● **Your instructions**
Which lines hold the word "joints"? Show each of them.

● **Collected data**
>> Start

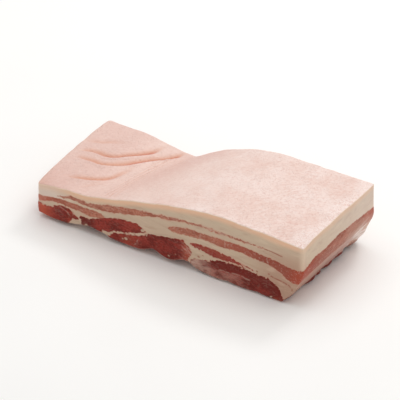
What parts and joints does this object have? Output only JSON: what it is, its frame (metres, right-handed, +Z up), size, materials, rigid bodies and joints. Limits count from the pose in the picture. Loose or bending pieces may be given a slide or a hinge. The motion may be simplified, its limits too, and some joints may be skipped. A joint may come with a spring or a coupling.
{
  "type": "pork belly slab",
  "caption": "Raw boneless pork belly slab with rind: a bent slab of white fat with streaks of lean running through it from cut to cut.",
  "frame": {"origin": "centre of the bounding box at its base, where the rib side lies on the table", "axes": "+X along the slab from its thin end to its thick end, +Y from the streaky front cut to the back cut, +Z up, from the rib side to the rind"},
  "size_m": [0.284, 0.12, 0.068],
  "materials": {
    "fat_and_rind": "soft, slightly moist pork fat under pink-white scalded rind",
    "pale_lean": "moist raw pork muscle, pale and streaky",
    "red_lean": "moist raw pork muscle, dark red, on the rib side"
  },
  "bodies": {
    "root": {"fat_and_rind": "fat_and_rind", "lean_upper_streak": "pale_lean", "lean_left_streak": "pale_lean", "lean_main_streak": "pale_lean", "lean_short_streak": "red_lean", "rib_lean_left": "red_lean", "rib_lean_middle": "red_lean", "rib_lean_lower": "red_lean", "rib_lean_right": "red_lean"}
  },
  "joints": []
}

>> End

● **Exercise answer**
What parts and joints does this object have? Output only JSON: what it is, its frame (metres, right-handed, +Z up), size, materials, rigid bodies and joints. Limits count from the pose in the picture. Loose or bending pieces may be given a slide or a hinge. The motion may be simplified, its limits too, and some joints may be skipped. A joint may come with a spring or a coupling.
  "joints": []